9) "It is not clear whether Russia and China stole Snowden’s data, or whether he voluntarily handed over his secret documents in order to remain at liberty in Hong Kong and Moscow."
If it's not clear then why does the top line of the story say the Chinese and Russians "cracked" the documents? If Snowden just handed them over, why would they need to "crack" them? And if the Russians and Chinese somehow stole the data, how did they a) manage to steal the documents in the first place (especially given he says he didn't carry the files with him into Russia), and then b) break the encryption?
10) "David Miranda, the boyfriend of the Guardian journalist Glenn Greenwald, was seized at Heathrow in 2013 in possession of 58,000 'highly classified' intelligence documents after visiting Snowden in Moscow."

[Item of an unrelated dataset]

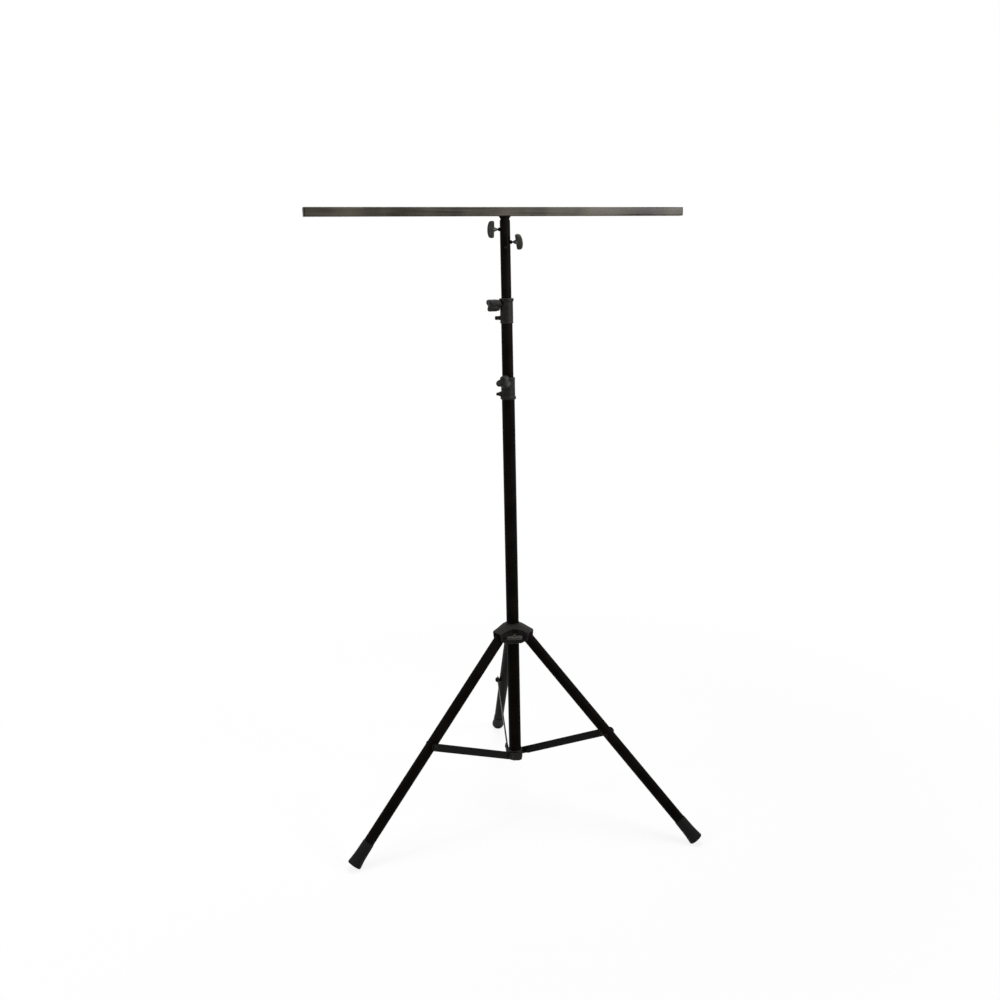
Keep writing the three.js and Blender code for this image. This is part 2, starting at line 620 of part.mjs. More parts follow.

This is wrong. Miranda was detained at Heathrow after visiting Laura Poitras in Berlin. He wasn't visiting Snowden in Moscow and I think this is the first time I've ever seen this asserted. It's false.
Gallagher thinks The Sunday Times story raises more questions than it answers, and contains some dubious claims, contradictions, and inaccuracies. "The most astonishing thing about it is the total lack of skepticism about these grand government assertions, made behind a veil of anonymity. This sort of credulous regurgitation of government statements is antithetical to good journalism. The government has an obvious vested interest in portraying Snowden as a terrible person who's helped "the enemy" -- it has been badly stung by his surveillance revelations and the political fallout that has ensued as a result of them. For that reason alone its claims should be treated with caution and not repeated unchallenged. Evidence should be necessary for allegations of this magnitude, which have such big ramifications."
The Sunday Times has a long and commendable history of holding the government to account with great investigative journalism. But in this case, sadly, it has allowed itself to be used by faceless officials as a mouthpiece, Gallagher says.